Quote the lines exactly, starting with the line that contains "def left_nut_frame() ->" and ending with the line that contains "record = json.load(file)", and leave out all other lines.

Material

* BEGIN *

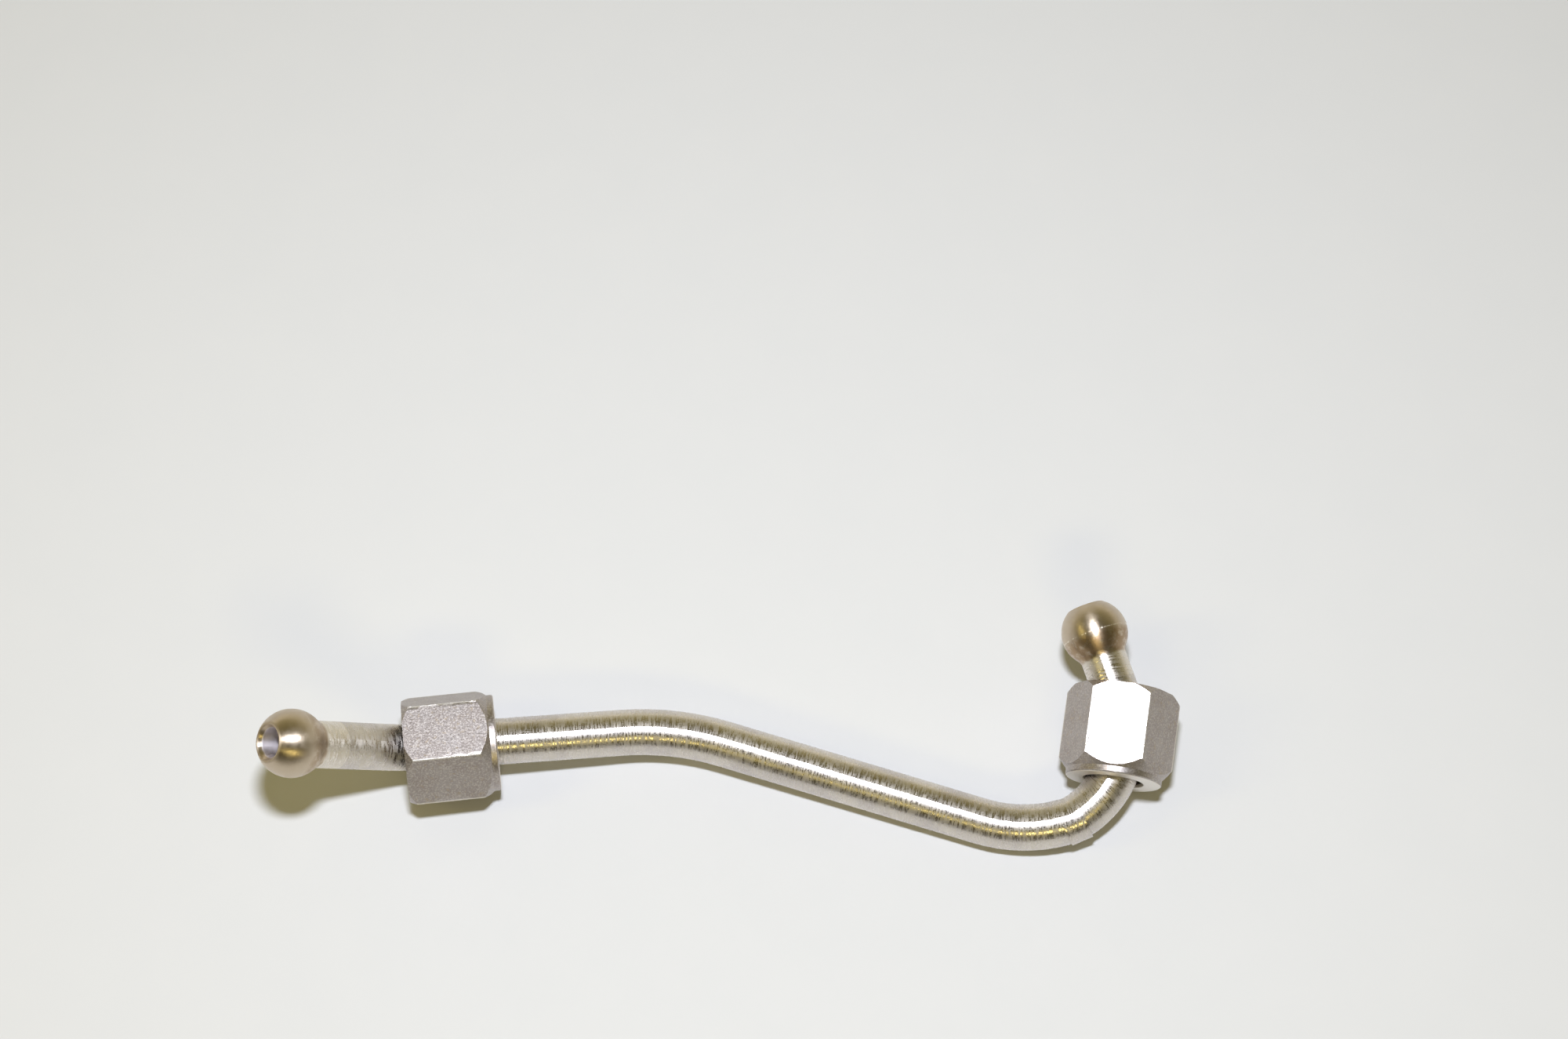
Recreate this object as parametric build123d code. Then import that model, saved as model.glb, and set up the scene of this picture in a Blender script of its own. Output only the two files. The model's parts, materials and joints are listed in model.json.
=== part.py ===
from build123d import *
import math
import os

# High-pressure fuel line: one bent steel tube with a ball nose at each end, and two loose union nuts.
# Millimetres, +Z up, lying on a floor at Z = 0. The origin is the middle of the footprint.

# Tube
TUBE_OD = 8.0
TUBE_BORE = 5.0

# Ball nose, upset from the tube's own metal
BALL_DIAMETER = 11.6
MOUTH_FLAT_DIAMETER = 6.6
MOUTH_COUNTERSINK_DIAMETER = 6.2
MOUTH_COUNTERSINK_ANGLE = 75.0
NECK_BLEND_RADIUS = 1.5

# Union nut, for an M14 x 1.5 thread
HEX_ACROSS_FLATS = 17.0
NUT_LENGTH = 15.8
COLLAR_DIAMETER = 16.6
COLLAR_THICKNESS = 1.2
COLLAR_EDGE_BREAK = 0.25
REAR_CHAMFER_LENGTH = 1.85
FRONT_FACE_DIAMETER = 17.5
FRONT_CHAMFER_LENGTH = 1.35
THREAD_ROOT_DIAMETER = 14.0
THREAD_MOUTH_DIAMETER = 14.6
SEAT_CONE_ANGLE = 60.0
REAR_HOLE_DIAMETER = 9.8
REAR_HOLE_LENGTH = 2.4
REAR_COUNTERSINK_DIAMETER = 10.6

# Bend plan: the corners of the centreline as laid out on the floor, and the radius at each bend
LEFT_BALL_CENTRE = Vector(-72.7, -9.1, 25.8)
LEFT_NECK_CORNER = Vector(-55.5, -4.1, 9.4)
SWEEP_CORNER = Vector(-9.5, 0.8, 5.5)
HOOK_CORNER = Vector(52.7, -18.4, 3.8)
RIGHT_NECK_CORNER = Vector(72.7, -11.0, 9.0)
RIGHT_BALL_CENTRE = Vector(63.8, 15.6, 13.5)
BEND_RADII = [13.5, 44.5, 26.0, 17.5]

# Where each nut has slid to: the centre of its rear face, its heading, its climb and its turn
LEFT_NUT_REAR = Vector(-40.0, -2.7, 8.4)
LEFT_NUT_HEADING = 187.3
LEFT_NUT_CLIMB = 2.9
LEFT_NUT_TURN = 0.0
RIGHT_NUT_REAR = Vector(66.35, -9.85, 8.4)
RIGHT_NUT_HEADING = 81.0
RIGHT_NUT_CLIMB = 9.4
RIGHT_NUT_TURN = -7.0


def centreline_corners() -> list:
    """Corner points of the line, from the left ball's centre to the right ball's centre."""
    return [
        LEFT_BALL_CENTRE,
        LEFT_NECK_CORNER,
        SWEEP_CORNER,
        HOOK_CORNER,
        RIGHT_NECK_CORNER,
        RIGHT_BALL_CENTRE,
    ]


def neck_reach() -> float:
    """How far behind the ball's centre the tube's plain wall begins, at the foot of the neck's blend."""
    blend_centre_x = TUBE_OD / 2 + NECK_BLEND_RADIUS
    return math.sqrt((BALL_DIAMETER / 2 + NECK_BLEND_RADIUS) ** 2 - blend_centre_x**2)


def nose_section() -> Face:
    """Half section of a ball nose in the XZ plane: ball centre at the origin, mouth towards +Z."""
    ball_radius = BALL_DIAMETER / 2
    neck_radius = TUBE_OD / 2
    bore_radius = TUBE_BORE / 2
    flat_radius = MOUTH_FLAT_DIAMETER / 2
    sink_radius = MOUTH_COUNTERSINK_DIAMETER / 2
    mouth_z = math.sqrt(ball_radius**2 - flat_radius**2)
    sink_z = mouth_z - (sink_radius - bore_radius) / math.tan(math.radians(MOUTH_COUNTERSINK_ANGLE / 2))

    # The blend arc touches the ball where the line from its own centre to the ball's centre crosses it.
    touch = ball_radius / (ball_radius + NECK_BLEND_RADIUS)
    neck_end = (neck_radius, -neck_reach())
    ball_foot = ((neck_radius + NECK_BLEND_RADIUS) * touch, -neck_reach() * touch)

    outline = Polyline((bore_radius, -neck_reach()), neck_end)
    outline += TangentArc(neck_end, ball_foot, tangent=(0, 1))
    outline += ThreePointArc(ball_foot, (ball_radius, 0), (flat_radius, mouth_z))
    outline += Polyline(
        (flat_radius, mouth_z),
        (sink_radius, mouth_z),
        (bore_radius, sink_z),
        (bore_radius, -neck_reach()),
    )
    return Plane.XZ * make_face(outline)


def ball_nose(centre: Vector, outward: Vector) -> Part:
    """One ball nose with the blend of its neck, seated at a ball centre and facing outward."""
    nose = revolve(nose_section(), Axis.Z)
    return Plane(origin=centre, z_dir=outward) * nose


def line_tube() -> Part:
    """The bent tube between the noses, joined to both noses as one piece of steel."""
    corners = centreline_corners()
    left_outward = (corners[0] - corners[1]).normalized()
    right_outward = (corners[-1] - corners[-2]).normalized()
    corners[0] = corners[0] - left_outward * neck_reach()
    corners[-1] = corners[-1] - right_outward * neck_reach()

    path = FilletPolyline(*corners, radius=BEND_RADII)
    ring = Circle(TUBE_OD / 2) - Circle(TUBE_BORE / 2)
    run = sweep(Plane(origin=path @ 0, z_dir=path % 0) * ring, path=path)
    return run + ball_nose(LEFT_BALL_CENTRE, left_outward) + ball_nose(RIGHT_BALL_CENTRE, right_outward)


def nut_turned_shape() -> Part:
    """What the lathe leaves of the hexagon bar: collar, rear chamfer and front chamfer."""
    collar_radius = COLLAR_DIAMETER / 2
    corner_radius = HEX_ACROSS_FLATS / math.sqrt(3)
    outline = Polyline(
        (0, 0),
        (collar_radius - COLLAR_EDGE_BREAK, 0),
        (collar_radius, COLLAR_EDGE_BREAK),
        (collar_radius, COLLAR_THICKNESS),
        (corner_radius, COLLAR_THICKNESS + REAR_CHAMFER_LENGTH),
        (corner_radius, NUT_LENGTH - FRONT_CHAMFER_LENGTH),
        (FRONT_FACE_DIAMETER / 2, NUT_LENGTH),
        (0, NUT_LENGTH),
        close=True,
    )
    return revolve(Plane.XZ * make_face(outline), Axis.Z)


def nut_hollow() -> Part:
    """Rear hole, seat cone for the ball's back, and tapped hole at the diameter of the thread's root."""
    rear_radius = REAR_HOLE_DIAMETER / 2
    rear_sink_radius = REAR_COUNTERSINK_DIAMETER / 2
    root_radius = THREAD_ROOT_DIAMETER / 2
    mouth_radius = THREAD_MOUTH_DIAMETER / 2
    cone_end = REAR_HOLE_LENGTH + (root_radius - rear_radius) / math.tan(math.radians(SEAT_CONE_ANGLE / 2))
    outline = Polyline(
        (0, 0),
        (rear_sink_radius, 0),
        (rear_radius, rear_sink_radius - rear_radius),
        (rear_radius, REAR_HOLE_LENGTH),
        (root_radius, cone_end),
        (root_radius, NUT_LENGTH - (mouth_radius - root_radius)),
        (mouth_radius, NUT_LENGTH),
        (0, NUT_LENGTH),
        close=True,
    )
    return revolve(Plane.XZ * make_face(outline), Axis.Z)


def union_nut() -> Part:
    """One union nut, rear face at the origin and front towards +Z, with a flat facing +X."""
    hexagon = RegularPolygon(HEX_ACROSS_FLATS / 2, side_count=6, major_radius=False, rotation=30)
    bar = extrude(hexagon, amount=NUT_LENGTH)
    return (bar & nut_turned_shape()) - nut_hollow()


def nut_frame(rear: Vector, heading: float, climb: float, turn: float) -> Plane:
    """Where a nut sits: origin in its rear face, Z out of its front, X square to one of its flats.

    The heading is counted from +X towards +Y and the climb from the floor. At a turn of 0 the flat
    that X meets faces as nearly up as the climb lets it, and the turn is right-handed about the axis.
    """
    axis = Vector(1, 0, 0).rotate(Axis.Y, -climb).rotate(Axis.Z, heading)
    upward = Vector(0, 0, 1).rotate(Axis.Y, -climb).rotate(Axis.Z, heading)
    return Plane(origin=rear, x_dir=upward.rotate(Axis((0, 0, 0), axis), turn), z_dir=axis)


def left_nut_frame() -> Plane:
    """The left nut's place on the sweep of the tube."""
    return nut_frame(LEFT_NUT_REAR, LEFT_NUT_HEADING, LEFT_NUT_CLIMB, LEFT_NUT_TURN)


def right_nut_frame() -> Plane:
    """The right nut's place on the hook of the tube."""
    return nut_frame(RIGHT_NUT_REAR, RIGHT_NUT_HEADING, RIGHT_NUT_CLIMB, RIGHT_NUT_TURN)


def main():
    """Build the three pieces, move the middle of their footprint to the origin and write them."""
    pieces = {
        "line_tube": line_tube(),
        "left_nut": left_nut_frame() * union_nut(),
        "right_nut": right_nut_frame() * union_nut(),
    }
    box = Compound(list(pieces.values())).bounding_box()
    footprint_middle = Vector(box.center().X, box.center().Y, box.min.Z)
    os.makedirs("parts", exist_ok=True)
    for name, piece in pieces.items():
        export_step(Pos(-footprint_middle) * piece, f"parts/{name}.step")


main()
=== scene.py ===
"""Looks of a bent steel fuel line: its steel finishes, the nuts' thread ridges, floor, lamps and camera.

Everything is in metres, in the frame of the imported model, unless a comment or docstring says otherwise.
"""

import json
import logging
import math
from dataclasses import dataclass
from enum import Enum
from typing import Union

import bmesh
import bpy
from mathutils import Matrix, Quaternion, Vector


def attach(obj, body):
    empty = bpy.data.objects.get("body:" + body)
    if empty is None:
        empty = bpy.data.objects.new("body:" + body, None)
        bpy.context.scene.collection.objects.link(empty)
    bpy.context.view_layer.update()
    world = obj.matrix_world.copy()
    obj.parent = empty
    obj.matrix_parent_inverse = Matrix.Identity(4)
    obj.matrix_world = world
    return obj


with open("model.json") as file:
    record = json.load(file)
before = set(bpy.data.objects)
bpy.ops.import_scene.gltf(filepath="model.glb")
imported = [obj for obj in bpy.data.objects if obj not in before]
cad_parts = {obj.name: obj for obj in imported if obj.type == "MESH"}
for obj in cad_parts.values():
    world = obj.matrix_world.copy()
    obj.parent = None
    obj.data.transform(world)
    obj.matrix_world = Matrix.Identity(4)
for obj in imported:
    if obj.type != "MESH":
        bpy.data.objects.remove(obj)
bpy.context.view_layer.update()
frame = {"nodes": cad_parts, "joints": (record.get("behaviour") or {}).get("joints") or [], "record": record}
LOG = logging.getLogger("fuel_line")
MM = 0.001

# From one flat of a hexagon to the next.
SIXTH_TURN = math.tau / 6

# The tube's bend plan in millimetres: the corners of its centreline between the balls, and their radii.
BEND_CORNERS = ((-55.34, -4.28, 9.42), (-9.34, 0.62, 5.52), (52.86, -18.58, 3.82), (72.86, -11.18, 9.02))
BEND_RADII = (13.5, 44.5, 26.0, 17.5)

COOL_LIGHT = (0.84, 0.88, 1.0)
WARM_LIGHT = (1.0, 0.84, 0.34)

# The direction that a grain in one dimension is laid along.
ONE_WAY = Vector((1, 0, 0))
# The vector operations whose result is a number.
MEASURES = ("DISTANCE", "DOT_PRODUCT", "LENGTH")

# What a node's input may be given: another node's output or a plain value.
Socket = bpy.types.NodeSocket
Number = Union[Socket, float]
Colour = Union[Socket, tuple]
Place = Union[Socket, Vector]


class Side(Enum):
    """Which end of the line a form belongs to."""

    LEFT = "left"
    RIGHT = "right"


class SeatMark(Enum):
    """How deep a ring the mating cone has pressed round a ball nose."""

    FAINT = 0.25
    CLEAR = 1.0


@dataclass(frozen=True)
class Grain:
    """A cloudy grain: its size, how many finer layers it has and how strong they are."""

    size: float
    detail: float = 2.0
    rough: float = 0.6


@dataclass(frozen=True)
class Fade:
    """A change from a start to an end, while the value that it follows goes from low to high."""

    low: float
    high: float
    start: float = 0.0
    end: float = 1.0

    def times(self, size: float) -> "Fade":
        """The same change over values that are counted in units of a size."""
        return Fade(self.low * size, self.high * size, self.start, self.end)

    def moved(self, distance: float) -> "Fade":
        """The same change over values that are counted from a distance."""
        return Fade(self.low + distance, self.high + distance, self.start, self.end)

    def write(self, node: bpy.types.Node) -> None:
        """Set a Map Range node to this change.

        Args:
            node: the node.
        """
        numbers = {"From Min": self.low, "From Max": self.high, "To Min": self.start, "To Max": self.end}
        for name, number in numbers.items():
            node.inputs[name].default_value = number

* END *

Result below
def left_nut_frame() -> Plane:
    """The left nut's place on the sweep of the tube."""
    return nut_frame(LEFT_NUT_REAR, LEFT_NUT_HEADING, LEFT_NUT_CLIMB, LEFT_NUT_TURN)


def right_nut_frame() -> Plane:
    """The right nut's place on the hook of the tube."""
    return nut_frame(RIGHT_NUT_REAR, RIGHT_NUT_HEADING, RIGHT_NUT_CLIMB, RIGHT_NUT_TURN)


def main():
    """Build the three pieces, move the middle of their footprint to the origin and write them."""
    pieces = {
        "line_tube": line_tube(),
        "left_nut": left_nut_frame() * union_nut(),
        "right_nut": right_nut_frame() * union_nut(),
    }
    box = Compound(list(pieces.values())).bounding_box()
    footprint_middle = Vector(box.center().X, box.center().Y, box.min.Z)
    os.makedirs("parts", exist_ok=True)
    for name, piece in pieces.items():
        export_step(Pos(-footprint_middle) * piece, f"parts/{name}.step")


main()
=== scene.py ===
"""Looks of a bent steel fuel line: its steel finishes, the nuts' thread ridges, floor, lamps and camera.

Everything is in metres, in the frame of the imported model, unless a comment or docstring says otherwise.
"""

import json
import logging
import math
from dataclasses import dataclass
from enum import Enum
from typing import Union

import bmesh
import bpy
from mathutils import Matrix, Quaternion, Vector


def attach(obj, body):
    empty = bpy.data.objects.get("body:" + body)
    if empty is None:
        empty = bpy.data.objects.new("body:" + body, None)
        bpy.context.scene.collection.objects.link(empty)
    bpy.context.view_layer.update()
    world = obj.matrix_world.copy()
    obj.parent = empty
    obj.matrix_parent_inverse = Matrix.Identity(4)
    obj.matrix_world = world
    return obj


with open("model.json") as file:
    record = json.load(file)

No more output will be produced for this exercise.